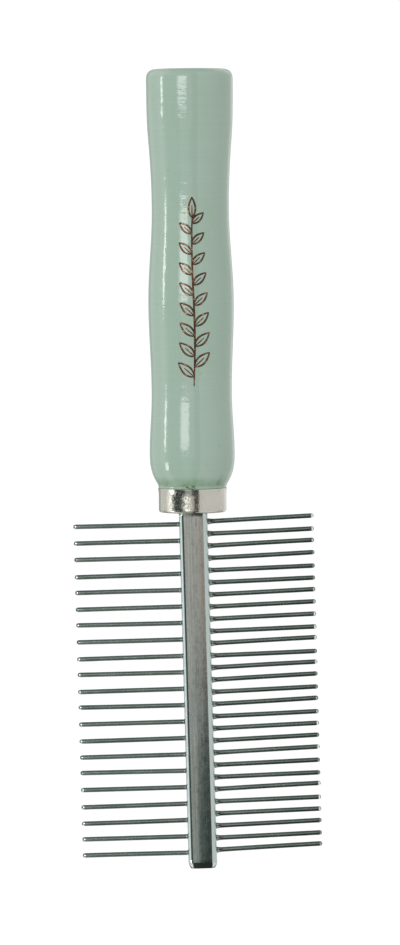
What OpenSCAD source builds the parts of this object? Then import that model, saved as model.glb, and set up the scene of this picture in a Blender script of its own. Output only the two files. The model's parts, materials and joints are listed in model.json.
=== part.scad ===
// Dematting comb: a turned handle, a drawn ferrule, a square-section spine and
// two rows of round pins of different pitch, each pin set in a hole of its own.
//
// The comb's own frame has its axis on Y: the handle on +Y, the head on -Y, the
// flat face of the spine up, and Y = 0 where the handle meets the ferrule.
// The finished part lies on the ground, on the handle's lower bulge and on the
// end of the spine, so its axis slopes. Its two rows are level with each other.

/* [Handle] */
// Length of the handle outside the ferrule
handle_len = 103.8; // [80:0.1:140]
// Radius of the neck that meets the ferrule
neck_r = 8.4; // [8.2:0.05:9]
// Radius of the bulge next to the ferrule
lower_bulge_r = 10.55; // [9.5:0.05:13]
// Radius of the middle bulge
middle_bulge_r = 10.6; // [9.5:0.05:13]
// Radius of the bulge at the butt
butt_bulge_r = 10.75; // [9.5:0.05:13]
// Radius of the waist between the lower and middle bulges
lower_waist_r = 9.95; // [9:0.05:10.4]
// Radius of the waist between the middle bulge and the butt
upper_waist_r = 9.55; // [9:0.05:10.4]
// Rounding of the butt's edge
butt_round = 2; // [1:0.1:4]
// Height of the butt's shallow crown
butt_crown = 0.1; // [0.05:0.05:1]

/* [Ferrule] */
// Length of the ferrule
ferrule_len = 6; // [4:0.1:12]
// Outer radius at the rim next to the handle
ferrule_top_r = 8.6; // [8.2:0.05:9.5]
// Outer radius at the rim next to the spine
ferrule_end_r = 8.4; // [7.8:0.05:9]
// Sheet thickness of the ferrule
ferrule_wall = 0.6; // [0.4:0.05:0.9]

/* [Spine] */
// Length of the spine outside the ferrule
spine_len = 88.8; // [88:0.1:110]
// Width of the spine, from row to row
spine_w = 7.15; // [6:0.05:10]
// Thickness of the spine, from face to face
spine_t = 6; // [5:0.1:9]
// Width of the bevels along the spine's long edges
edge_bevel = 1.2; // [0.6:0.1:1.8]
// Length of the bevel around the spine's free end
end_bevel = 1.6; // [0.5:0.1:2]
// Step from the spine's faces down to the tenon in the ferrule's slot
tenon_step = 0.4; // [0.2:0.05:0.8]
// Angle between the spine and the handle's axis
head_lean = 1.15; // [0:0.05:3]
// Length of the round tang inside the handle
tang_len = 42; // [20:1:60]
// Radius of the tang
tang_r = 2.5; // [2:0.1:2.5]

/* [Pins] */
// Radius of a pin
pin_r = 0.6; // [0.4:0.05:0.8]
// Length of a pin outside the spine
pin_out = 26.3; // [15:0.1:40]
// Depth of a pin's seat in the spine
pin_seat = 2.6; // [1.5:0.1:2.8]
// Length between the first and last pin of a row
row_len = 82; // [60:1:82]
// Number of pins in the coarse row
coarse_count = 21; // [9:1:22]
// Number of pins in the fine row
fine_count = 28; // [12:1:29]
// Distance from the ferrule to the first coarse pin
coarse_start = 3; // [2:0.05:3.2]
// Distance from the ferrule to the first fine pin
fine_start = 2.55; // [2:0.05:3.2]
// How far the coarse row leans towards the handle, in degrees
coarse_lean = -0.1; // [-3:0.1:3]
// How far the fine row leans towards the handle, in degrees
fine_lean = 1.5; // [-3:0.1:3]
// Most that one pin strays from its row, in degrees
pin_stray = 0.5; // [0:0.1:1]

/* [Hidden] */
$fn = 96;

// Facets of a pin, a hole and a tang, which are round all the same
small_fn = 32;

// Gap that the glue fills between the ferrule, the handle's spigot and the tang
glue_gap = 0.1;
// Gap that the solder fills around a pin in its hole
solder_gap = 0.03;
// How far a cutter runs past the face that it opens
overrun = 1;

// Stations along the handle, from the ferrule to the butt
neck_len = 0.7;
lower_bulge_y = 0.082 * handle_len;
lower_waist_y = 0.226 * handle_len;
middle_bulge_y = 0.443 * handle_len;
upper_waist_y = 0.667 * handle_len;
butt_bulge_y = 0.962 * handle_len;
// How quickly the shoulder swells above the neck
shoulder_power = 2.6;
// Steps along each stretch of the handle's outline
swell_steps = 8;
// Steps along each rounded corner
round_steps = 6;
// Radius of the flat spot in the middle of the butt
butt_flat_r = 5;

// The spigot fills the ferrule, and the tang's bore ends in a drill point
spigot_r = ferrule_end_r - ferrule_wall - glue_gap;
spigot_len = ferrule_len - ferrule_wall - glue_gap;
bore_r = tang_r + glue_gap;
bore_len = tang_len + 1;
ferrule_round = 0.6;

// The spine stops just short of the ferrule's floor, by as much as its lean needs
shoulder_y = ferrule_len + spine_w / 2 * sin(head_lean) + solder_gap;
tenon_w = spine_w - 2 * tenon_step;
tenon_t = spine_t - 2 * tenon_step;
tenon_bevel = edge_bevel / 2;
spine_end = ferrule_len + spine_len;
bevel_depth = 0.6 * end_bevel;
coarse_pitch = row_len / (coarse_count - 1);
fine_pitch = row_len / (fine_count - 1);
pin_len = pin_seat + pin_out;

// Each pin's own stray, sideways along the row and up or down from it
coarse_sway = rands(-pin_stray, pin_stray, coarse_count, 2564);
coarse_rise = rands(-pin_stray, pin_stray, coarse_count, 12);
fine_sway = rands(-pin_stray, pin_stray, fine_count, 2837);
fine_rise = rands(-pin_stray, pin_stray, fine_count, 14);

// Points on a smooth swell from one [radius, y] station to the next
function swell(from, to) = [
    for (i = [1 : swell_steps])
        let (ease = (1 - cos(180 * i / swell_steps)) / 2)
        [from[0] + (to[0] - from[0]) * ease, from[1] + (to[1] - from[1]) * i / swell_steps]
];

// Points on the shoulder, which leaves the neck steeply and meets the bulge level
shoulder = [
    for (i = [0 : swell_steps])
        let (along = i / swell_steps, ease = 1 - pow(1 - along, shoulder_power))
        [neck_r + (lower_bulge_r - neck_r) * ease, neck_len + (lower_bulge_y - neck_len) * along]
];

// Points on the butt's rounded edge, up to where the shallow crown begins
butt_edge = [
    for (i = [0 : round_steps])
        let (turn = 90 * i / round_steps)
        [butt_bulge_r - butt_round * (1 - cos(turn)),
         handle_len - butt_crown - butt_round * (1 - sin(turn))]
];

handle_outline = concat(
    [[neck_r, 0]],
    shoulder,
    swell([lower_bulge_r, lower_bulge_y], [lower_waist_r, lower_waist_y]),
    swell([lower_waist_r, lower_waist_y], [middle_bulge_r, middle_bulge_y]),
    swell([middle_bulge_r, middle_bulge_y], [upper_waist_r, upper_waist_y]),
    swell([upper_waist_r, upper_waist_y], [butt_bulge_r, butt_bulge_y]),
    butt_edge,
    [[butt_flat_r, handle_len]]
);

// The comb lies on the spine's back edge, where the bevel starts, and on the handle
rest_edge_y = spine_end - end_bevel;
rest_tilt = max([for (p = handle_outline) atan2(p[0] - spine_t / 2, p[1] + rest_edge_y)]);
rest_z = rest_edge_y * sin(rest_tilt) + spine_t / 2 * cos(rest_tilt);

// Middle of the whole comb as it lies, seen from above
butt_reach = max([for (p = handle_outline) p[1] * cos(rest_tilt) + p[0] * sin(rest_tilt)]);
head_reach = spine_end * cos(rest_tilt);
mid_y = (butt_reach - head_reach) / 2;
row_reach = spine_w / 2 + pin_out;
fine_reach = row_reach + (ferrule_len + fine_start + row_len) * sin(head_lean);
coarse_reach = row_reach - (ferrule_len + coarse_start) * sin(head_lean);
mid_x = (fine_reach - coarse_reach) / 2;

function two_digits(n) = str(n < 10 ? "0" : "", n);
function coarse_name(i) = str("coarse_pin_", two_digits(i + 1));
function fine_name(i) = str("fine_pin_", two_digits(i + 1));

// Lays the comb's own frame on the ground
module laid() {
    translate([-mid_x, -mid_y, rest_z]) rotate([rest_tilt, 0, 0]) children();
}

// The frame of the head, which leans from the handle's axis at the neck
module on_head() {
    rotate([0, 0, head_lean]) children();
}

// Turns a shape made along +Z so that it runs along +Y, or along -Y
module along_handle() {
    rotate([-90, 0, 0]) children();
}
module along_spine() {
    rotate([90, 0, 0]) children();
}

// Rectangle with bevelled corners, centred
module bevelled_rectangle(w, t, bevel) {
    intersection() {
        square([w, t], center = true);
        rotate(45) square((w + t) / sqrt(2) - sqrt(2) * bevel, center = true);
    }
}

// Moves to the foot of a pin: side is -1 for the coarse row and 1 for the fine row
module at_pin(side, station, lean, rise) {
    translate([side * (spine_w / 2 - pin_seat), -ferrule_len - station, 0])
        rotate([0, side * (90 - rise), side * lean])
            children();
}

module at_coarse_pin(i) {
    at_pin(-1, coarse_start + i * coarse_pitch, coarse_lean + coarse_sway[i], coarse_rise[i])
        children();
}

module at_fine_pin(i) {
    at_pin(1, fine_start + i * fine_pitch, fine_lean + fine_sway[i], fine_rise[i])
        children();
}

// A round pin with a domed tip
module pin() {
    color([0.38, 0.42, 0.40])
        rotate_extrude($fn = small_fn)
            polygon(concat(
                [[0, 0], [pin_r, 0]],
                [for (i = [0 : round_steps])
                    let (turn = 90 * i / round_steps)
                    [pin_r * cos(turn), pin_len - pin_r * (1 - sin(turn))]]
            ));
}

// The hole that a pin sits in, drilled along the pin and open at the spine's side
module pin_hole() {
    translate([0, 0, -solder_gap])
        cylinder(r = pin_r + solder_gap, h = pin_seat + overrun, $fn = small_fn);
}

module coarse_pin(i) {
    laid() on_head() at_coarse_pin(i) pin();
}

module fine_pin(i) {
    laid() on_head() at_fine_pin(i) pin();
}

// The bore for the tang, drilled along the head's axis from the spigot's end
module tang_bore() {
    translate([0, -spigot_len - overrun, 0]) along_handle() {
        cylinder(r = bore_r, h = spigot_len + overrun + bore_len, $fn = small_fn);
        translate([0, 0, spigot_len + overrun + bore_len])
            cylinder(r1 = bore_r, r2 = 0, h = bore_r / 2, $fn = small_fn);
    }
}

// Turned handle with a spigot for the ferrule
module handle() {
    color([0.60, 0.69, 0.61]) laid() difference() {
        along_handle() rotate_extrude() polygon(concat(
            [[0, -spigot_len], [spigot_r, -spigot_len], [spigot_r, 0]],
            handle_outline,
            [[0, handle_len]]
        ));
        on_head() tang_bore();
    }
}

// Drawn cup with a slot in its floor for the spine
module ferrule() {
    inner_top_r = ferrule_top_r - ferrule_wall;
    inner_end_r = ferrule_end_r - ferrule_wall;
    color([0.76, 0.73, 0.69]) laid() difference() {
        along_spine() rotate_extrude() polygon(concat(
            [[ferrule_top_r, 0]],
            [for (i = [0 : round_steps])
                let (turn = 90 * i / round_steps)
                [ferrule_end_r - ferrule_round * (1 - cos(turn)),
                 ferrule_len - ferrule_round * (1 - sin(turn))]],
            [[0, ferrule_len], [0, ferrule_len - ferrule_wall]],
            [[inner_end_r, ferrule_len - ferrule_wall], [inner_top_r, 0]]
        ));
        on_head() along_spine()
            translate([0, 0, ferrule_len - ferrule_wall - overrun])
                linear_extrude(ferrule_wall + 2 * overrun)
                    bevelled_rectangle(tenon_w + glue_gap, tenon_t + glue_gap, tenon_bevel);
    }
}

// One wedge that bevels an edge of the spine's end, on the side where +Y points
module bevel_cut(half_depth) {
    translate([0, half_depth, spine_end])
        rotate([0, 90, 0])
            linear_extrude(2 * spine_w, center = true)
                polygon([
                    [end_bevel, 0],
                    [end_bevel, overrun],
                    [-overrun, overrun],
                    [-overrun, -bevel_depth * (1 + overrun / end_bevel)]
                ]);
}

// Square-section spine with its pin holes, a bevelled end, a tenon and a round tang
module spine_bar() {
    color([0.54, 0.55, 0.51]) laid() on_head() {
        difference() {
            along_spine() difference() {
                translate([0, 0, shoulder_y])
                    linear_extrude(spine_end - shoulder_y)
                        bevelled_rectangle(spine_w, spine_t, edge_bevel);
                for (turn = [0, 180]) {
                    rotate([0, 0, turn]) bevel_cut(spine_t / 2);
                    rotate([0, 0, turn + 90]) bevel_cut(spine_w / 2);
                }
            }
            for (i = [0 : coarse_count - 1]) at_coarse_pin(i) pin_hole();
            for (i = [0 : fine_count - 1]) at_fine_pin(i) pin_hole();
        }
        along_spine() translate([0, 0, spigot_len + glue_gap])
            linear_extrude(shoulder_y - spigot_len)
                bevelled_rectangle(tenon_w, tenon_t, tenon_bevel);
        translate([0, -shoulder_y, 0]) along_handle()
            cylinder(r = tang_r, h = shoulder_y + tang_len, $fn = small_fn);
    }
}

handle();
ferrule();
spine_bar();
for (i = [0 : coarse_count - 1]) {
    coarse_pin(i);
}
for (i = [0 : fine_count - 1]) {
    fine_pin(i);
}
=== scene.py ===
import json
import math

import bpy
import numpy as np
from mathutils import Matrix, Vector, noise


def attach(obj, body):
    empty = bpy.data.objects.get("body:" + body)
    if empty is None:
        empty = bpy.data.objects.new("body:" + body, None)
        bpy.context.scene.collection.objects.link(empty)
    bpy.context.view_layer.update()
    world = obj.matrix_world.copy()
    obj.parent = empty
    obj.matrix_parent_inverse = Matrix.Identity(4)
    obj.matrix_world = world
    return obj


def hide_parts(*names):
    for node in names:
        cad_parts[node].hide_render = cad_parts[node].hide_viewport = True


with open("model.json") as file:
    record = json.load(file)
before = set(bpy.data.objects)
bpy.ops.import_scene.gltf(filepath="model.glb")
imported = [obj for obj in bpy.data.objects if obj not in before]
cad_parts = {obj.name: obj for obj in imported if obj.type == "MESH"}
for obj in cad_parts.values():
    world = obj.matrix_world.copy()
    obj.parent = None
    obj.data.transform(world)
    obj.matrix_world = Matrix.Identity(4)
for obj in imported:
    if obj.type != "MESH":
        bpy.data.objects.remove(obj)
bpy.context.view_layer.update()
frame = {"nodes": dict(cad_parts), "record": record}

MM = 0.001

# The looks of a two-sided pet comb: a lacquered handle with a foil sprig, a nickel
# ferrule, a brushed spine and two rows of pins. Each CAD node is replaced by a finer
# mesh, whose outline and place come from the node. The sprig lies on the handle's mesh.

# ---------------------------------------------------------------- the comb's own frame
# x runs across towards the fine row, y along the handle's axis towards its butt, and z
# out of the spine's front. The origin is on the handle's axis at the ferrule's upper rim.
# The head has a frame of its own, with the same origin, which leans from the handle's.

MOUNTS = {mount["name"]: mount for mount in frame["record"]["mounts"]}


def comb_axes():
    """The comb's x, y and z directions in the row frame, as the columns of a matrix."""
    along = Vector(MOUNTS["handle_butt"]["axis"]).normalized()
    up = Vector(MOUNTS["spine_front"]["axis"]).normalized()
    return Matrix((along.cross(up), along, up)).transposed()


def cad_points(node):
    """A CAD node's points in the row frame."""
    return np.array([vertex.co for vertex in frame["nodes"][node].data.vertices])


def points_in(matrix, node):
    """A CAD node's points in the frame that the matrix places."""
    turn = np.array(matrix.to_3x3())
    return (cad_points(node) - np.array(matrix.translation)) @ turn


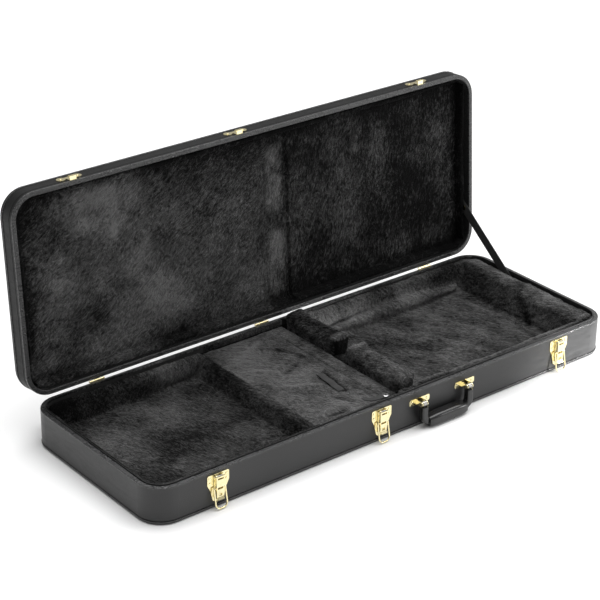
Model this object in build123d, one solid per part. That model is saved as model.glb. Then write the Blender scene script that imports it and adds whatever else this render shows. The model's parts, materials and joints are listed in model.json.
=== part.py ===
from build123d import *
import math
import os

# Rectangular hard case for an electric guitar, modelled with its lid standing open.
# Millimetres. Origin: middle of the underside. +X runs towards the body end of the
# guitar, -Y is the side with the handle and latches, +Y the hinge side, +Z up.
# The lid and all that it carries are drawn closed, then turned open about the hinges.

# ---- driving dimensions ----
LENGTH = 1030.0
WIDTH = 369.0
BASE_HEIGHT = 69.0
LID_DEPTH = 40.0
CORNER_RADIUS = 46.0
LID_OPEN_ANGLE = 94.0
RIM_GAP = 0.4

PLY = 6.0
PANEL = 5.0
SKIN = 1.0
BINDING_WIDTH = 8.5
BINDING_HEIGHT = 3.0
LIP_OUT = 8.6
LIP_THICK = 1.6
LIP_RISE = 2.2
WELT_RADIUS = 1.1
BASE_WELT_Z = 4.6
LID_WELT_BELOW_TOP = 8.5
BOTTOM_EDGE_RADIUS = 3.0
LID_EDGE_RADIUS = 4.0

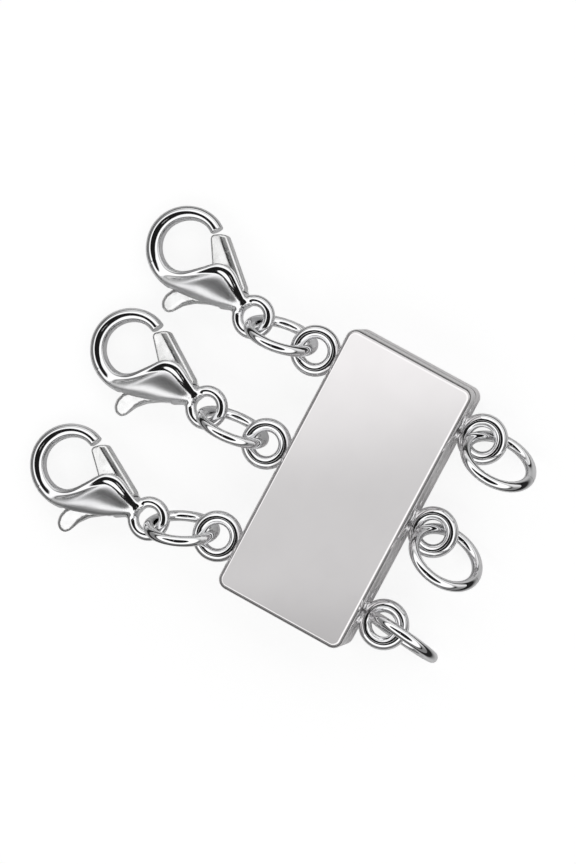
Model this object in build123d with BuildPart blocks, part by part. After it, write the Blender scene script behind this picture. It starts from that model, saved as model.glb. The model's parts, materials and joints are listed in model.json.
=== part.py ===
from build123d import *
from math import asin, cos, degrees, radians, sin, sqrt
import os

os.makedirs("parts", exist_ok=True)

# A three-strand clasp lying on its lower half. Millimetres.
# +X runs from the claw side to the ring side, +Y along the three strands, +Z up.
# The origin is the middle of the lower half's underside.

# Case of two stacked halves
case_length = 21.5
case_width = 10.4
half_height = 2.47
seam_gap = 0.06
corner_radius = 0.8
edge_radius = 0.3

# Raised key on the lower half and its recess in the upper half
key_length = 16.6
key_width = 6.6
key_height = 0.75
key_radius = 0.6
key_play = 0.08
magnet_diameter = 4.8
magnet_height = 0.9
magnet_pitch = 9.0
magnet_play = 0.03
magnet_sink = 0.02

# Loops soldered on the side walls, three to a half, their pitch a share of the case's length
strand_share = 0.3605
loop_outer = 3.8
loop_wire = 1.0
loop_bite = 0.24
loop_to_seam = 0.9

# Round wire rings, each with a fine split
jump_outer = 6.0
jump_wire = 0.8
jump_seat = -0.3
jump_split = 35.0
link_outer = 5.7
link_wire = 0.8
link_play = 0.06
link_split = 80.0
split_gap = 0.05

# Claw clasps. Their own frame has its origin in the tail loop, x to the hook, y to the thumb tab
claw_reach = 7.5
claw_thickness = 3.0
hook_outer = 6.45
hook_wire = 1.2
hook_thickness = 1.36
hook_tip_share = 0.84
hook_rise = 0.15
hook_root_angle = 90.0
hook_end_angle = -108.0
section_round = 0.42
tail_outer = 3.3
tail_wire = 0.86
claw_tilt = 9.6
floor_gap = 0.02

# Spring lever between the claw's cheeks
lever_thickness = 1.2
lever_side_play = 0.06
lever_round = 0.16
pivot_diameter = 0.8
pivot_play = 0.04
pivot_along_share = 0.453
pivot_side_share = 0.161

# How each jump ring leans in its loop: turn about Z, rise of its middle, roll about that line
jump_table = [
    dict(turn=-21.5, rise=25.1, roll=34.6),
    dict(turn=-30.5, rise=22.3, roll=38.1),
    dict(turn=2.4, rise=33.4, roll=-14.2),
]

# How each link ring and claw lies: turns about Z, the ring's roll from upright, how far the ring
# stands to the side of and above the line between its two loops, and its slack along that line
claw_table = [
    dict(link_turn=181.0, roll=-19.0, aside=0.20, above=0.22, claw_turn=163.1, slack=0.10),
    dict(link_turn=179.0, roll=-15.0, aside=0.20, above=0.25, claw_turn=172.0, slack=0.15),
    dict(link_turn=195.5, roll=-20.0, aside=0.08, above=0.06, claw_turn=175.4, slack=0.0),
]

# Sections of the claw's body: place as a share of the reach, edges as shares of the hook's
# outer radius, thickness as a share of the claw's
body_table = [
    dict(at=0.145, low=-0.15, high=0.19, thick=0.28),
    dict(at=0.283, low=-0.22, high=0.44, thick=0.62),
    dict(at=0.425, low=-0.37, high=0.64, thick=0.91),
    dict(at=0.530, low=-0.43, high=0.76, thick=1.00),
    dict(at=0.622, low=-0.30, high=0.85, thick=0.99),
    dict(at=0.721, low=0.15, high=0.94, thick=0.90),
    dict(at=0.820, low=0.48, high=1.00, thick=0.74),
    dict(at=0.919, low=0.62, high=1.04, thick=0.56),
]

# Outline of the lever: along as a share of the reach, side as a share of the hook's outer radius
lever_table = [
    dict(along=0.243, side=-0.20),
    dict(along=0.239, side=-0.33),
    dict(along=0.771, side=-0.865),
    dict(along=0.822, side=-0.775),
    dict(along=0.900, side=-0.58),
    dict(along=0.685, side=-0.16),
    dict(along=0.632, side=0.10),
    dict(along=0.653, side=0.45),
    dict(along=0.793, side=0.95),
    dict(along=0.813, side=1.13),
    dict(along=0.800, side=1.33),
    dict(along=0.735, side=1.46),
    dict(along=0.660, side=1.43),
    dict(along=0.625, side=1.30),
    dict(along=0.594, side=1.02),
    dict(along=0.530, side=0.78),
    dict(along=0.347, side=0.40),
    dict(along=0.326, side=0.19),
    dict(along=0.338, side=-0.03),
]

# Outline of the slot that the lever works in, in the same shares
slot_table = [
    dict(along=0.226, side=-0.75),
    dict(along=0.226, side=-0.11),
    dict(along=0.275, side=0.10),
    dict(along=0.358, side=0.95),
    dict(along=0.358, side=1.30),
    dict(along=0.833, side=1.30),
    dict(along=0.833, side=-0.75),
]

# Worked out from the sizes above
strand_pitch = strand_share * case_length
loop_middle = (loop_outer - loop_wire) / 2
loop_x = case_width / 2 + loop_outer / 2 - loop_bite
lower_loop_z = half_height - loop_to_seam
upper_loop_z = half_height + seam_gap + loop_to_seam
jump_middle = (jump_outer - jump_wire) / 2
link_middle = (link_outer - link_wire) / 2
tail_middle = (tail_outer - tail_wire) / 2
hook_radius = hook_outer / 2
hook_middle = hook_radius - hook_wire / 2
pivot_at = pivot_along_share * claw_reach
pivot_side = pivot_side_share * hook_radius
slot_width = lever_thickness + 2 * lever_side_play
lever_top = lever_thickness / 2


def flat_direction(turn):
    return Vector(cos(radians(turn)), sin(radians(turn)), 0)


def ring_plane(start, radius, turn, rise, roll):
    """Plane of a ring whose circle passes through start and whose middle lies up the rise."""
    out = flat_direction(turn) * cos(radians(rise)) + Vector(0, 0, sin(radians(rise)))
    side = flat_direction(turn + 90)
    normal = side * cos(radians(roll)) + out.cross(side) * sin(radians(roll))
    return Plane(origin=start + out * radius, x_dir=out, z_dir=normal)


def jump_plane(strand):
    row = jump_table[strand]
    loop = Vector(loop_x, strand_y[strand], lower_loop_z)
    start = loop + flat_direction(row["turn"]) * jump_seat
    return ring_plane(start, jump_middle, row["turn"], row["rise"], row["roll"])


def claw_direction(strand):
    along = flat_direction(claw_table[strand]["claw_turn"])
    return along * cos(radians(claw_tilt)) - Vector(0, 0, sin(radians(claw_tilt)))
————
◆ Exercise
Only the lines from the one containing "Model this object in build123d, one" through the one containing "# The lid and" are to be extracted, exactly as they appear, with both ends included.

◆ Complete output
Model this object in build123d, one solid per part. That model is saved as model.glb. Then write the Blender scene script that imports it and adds whatever else this render shows. The model's parts, materials and joints are listed in model.json.
=== part.py ===
from build123d import *
import math
import os

# Rectangular hard case for an electric guitar, modelled with its lid standing open.
# Millimetres. Origin: middle of the underside. +X runs towards the body end of the
# guitar, -Y is the side with the handle and latches, +Y the hinge side, +Z up.
# The lid and all that it carries are drawn closed, then turned open about the hinges.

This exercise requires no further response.